§ JOB
Start at the line containing "material.use_nodes = True" and stop at the line containing "obj.parent = empty"; copy those lines exactly, both ends included, and no others.

§ AVAILABLE DATA
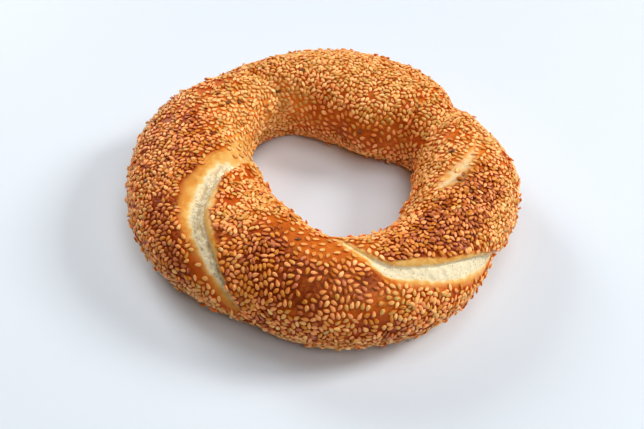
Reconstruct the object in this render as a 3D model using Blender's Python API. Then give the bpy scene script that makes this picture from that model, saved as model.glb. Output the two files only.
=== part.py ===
"""A simit: a twisted ring of sesame-crusted bread, one closed solid resting on its flat base.

The ring is two fat strands of dough wound round each other, two turns in the whole circle. Its
section is an ellipse whose centre radius, half width and half height change round the ring. Places
on it are given by two angles in degrees: turn, round the ring, anticlockwise from +X seen from
above, and roll, round the section, 0 at the outer side, 90 on top and 180 at the inner side.
"""

import math

import bmesh
import bpy
import numpy as np

MM = 0.001

# The section at every 30 degrees of turn, in mm.
CENTRE_RADIUS = (59.5, 59, 58, 61.5, 66.5, 65.5, 59.5, 56, 54, 61, 62, 58)
HALF_WIDTH = (22.5, 16.5, 26.5, 23.5, 16, 25.5, 29, 29, 25, 22, 21.5, 21)
HALF_HEIGHT = (19.5, 19, 19.5, 20.5, 20, 19.5, 20, 19.5, 20, 20, 19.5, 20)
# Height of the section's middle over the base, as a share of the half height. The rest is cut flat.
LIFT = 0.86
# Moves the ring so that the middle of its bounding box is at x = y = 0.
RING_OFFSET = (3.38, -0.97)

# An open tear between two strands. It follows path, a list of (turn, roll). The strand after it
# stands as a round lip over the torn crumb, and the strand before it falls to it in bare skin.
# Each other list gives a width, depth, height or roundness in mm at (turn).
LEFT_TEAR = {
    "path": [(146, 196), (157.6, 177.1), (167, 162), (176.5, 146.8), (185.5, 131.1),
             (193.7, 116.2), (201.8, 102.1), (216, 74.1), (228.7, 51.1), (237.4, 26.7),
             (244.2, 0.1), (253.8, -29.8), (263.7, -53.5)],
    "skin": [(146, 3), (156, 11), (168, 13), (178, 11), (184, 9.6), (191, 7.5), (199, 5.5),
             (206, 7), (211, 6), (217, 4.8), (222, 4), (228, 3), (237, 2.6), (244, 2), (252, 1.5),
             (263, 0)],
    "crumb": [(185, 0), (189, 3), (195, 5), (206, 5.6), (213, 5.2), (221, 4.4), (229, 4.5),
              (237, 4.1), (243, 3), (250, 2.4), (263, 0)],
    "depth": [(146, 0), (156, 1.2), (178, 1.8), (195, 2.3), (217, 3), (232, 3.2), (248, 3.6),
              (257, 3), (263, 0)],
    "lip": [(180, 0), (200, 0.4), (217, 0.8), (232, 1), (248, 0.6), (258, 0)],
    "round": [(195, 2.2), (208, 3.4), (222, 3), (236, 2), (250, 2)],
}
RIGHT_TEAR = {
    "path": [(264, 158), (274.5, 125.2), (281.2, 98.8), (288.7, 77.1), (299, 63.5),
             (310.5, 45.8), (319.4, 26.3), (325.1, 8.5), (329.8, -4.8), (337.7, -28.5)],
    "skin": [(266, 0), (276, 3.2), (281, 3.8), (285, 2.8), (288, 1.6), (291, 2), (295, 3.4),
             (300, 3.2), (306, 2.4), (311, 3.2), (318, 3.7), (328, 3.6), (337, 0)],
    "crumb": [(283, 0), (286, 2.2), (289, 4.2), (296, 4.4), (303, 5.5), (309, 6.4), (318, 6.1),
              (324, 5.4), (331, 3), (337, 0)],
    "depth": [(266, 0), (274, 0.8), (283, 1.4), (295, 1.8), (315, 2.2), (324, 2.8), (330, 3),
              (337, 0)],
    "lip": [(274, 0), (286, 0.1), (312, 0.2), (326, 0.5), (335, 0)],
    "round": [(280, 1.5), (290, 2.6), (297, 3.4), (312, 2.6), (328, 3)],
}
# A crease where the strands meet without tearing: its path, its depth in mm and its half width.
BACK_RIGHT_CREASE = {
    "path": [(372, 250), (378, 210), (382, 165), (384, 130), (387, 90), (391, 60), (400, 25),
             (414, -5)],
    "depth": [(372, 0), (378, 1.5), (384, 2.4), (392, 2.8), (400, 3.4), (407, 2), (414, 0)],
    "half": 4.5,
}
BACK_LEFT_CREASE = {
    "path": [(468, 245), (472, 205), (475, 165), (479, 120), (485, 90), (489, 62), (499, 25),
             (512, -5)],
    "depth": [(468, 0), (473, 1.6), (477, 2.2), (485, 2), (493, 2.6), (502, 2.2), (512, 0)],
    "half": 4.5,
}
HOLE_CORNER = {
    "path": [(112, 226), (118, 200), (140, 184), (147, 168)],
    "depth": [(112, 0.4), (120, 1.4), (136, 3.2), (142, 3.2), (147, 0.8)],
    "half": 9.0,
}
STRETCH_MARK = {
    "path": [(334, 114), (343, 105), (350, 97), (357, 90), (364, 80), (371, 68)],
    "depth": [(334, 0), (343, 1), (357, 1), (366, 0.7), (371, 0)],
    "half": 2.4,
}
TEARS = (LEFT_TEAR, RIGHT_TEAR)
CREASES = (BACK_RIGHT_CREASE, BACK_LEFT_CREASE, HOLE_CORNER, STRETCH_MARK)

# How the profile across a tear is made up, in mm and as shares of its depth.
SHOULDER = 3.0  # where the strand starts to fall, before the bare skin
SKIN_SHARE = 0.85  # depth at the end of the skin
LIP_TAIL = 6.0  # how far the lip's height dies away over the next strand
END_FADE = 6.0  # beyond a path's ends

# The mesh: stations round the ring, and places across a strand, closer together at the tears.
STATIONS = 150
ACROSS = (0, 0.012, 0.032, 0.075, 0.145, 0.22, 0.295, 0.37, 0.445, 0.52, 0.595, 0.67, 0.74,
          0.805, 0.865, 0.915, 0.955, 0.985)
PATH_SAMPLES = 160
TURNS_OF_TWIST = 2
BASE_SNAP = 0.15  # vertices this near the base, in mm, are put on it

CRUST_COLOUR = (0.56, 0.24, 0.06, 1.0)
CRUST_ROUGHNESS = 0.5


def remove_startup_objects():
    for thing in list(bpy.data.objects):
        bpy.data.objects.remove(thing)


def around(values, turn):
    """A smooth closed curve through values at equal steps of turn."""
    values = np.asarray(values, float)
    count = len(values)
    place = (np.asarray(turn, float) % 360) * count / 360
    start = np.floor(place).astype(int)
    t = place - start
    before, here, there, after = (values[(start + k) % count] for k in (-1, 0, 1, 2))
    bend = 2 * before - 5 * here + 4 * there - after + t * (3 * (here - there) + after - before)
    return here + 0.5 * t * (there - before + t * bend)


def along(points, x):
    """A smooth curve through (x, y) points with no overshoot, level beyond its ends."""
    px, py = np.array(points, float).T
    step = np.diff(px)
    rise = np.diff(py) / step
    slope = np.zeros(len(px))
    turning = rise[:-1] * rise[1:] > 0
    early, late = 2 * step[1:] + step[:-1], step[1:] + 2 * step[:-1]
    mean = (early + late)[turning] / (early[turning] / rise[:-1][turning]
                                      + late[turning] / rise[1:][turning])
    slope[1:-1][turning] = mean
    x = np.clip(np.asarray(x, float), px[0], px[-1])
    i = np.clip(np.searchsorted(px, x, side="right") - 1, 0, len(px) - 2)
    t = (x - px[i]) / step[i]
    return (py[i] * (1 + 2 * t) * (1 - t) ** 2 + step[i] * slope[i] * t * (1 - t) ** 2
            + py[i + 1] * t * t * (3 - 2 * t) - step[i] * slope[i + 1] * t * t * (1 - t))


def ease(x):
    x = np.clip(x, 0, 1)
    return x * x * (3 - 2 * x)


def seam(tear, turn):
    """The roll of a tear's line all the way round, as a seam that twists with the strands."""
    path = np.array(tear["path"], float)
    lap = np.array([360.0, -360.0 * TURNS_OF_TWIST])
    every = np.concatenate([path - lap, path, path + lap])
    turn = np.asarray(turn, float)
    return along(every, np.where(turn < path[0, 0], turn + 360, turn))


def wrapped(angle):
    return (angle + 180) % 360 - 180


def from_path(path, turn, roll, section_radius, ring_radius):
    """How far each place is from a path: to its side in mm, all told, and the path's turn there."""
    path_turn = np.linspace(path[0][0], path[-1][0], PATH_SAMPLES)
    path_roll = along(path, path_turn)
    turn_step, roll_step = np.gradient(path_turn), np.gradient(path_roll)
    x = np.radians(wrapped(turn[..., None] - path_turn)) * ring_radius[..., None]
    y = np.radians(wrapped(roll[..., None] - path_roll)) * section_radius[..., None]
    nearest = np.argmin(x * x + y * y, axis=-1)
    pick = nearest[..., None]
    dx = np.take_along_axis(x, pick, -1)[..., 0]
    dy = np.take_along_axis(y, pick, -1)[..., 0]
    tx = np.radians(turn_step[nearest]) * ring_radius
    ty = np.radians(roll_step[nearest]) * section_radius
    side = (tx * dy - ty * dx) / np.hypot(tx, ty)
    return side, np.hypot(dx, dy), path_turn[nearest]


def tear_height(tear, side, away, at):
    """The surface's height over the plain ring across a tear."""
    skin, crumb, depth, lip, bow = (
        along(tear[k], at) for k in ("skin", "crumb", "depth", "lip", "round"))
    foot = -(skin + crumb + SHOULDER)
    fall = np.clip((side - foot) / np.maximum(-crumb - foot, 0.1), 0, 1)
    floor = np.clip((side + crumb) / np.maximum(crumb, 0.1), 0, 1)
    low = -SKIN_SHARE * depth * fall * fall * (1.6 - 0.6 * fall)
    low = low - (1 - SKIN_SHARE) * depth * np.sin(np.pi / 2 * floor)
    climb = np.clip(side / bow, 0, 1)
    rise = np.sqrt(climb * (2 - climb))
    high = lip * np.exp(-np.clip(side - bow, 0, None) / LIP_TAIL)
    fade = ease(1 - (away - np.abs(side)) / END_FADE)
    return (low * (1 - rise) + high * rise) * fade


def ring_points(turn, roll):
    """Points on the bread's surface, in mm."""
    radius, width, height = (around(v, turn) for v in (CENTRE_RADIUS, HALF_WIDTH, HALF_HEIGHT))
    cos_roll, sin_roll = np.cos(np.radians(roll)), np.sin(np.radians(roll))
    section_radius = np.hypot(width * sin_roll, height * cos_roll)
    ring_radius = radius + width * cos_roll
    out, up = height * cos_roll, width * sin_roll
    length = np.hypot(out, up)
    relief = np.zeros(turn.shape)
    for tear in TEARS:
        relief += tear_height(tear, *from_path(tear["path"], turn, roll, section_radius, ring_radius))
    for crease in CREASES:
        _, away, at = from_path(crease["path"], turn, roll, section_radius, ring_radius)
        relief -= along(crease["depth"], at) * np.exp(-((away / crease["half"]) ** 2))
    reach = ring_radius + relief * out / length
    z = height * LIFT + height * sin_roll + relief * up / length
    angle = np.radians(turn)
    x = reach * np.cos(angle) + RING_OFFSET[0]
    y = reach * np.sin(angle) + RING_OFFSET[1]
    return np.stack([x, y, z], axis=-1)


def grid_angles():
    """Turn and roll of every vertex. The rows run along the seams, so a lip is a clean edge."""
    turn = np.arange(STATIONS) * 360 / STATIONS
    first = seam(RIGHT_TEAR, turn)
    second = seam(LEFT_TEAR, turn)
    second = first + (second - first) % 360
    across = np.array(ACROSS)
    rows_a = first[:, None] + (second - first)[:, None] * across
    rows_b = second[:, None] + (first + 360 - second)[:, None] * across
    roll = np.concatenate([rows_a, rows_b], axis=1)
    return np.broadcast_to(turn[:, None], roll.shape), roll


def row_shift(roll):
    """How many rows the grid slips by where the last station meets the first."""
    gap = wrapped(roll[0] - roll[-1][0] - (roll[1][0] - roll[0][0]))
    return int(np.argmin(np.abs(gap)))


def cut_base(mesh):
    """Takes off what is under z = 0 and closes the bread there with one flat ring of faces."""
    everything = mesh.verts[:] + mesh.edges[:] + mesh.faces[:]
    bmesh.ops.bisect_plane(mesh, geom=everything, dist=BASE_SNAP * MM, plane_co=(0, 0, 0),
                           plane_no=(0, 0, 1), clear_inner=True)
    rim = [edge for edge in mesh.edges if edge.is_boundary]
    for edge in rim:
        for vert in edge.verts:
            vert.co.z = 0
    bmesh.ops.triangle_fill(mesh, edges=rim, use_beauty=True, normal=(0, 0, -1))


def make_bread(name, material):
    turn, roll = grid_angles()
    points = ring_points(turn, roll) * MM
    stations, rows = roll.shape
    shift = row_shift(roll)
    mesh = bmesh.new()
    grid = [[mesh.verts.new(points[i, j]) for j in range(rows)] for i in range(stations)]
    for i in range(stations):
        after = (i + 1) % stations
        slip = shift if after == 0 else 0
        for j in range(rows):
            k = (j + 1) % rows
            corners = (grid[i][j], grid[after][(j + slip) % rows],
                       grid[after][(k + slip) % rows], grid[i][k])
            mesh.faces.new(corners)
    cut_base(mesh)
    bmesh.ops.triangulate(mesh, faces=mesh.faces[:])
    bmesh.ops.recalc_face_normals(mesh, faces=mesh.faces[:])
    data = bpy.data.meshes.new(name)
    mesh.to_mesh(data)
    mesh.free()
    data.shade_smooth()
    data.set_sharp_from_angle(angle=math.radians(25))
    data.materials.append(material)
    bread = bpy.data.objects.new(name, data)
    bpy.context.scene.collection.objects.link(bread)
    return bread


def crust_material():
    material = bpy.data.materials.new("sesame_crust")
    material.use_nodes = True
    shader = material.node_tree.nodes["Principled BSDF"]
    shader.inputs["Base Color"].default_value = CRUST_COLOUR
    shader.inputs["Roughness"].default_value = CRUST_ROUGHNESS
    shader.inputs["Metallic"].default_value = 0.0
    return material


remove_startup_objects()
make_bread("simit", crust_material())
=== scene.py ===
import math

import bpy
import numpy as np
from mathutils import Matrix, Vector, noise


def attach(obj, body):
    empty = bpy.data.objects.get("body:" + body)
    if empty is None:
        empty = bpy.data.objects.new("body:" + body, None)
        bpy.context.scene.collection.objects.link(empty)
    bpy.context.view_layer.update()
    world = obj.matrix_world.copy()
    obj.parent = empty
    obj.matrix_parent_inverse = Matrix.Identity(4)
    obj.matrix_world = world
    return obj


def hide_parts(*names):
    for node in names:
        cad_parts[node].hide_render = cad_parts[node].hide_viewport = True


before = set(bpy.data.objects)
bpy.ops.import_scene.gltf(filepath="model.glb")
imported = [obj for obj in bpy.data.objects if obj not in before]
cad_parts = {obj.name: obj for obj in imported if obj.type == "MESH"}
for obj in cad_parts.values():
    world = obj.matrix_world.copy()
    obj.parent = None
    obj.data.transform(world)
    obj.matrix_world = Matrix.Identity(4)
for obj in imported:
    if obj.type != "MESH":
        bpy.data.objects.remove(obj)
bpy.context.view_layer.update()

mm = 0.001

# The bread's shape, in mm and degrees. Turn goes round the ring, roll round its section.
shape = {  # the first three run round the ring in twelve equal steps
    "centreRadius": (59.5, 59, 58, 61.5, 66.5, 65.5, 59.5, 56, 54, 61, 62, 58),
    "halfWidth": (22.5, 16.5, 26.5, 23.5, 16, 25.5, 29, 29, 25, 22, 21.5, 21),
    "halfHeight": (19.5, 19, 19.5, 20.5, 20, 19.5, 20, 19.5, 20, 20, 19.5, 20),
    "lift": 0.86,  # height of the section's middle, as a share of its half height
    "offset": (3.38, -0.97),  # brings the outline's middle to the origin
}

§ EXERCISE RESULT
    material.use_nodes = True
    shader = material.node_tree.nodes["Principled BSDF"]
    shader.inputs["Base Color"].default_value = CRUST_COLOUR
    shader.inputs["Roughness"].default_value = CRUST_ROUGHNESS
    shader.inputs["Metallic"].default_value = 0.0
    return material


remove_startup_objects()
make_bread("simit", crust_material())
=== scene.py ===
import math

import bpy
import numpy as np
from mathutils import Matrix, Vector, noise


def attach(obj, body):
    empty = bpy.data.objects.get("body:" + body)
    if empty is None:
        empty = bpy.data.objects.new("body:" + body, None)
        bpy.context.scene.collection.objects.link(empty)
    bpy.context.view_layer.update()
    world = obj.matrix_world.copy()
    obj.parent = empty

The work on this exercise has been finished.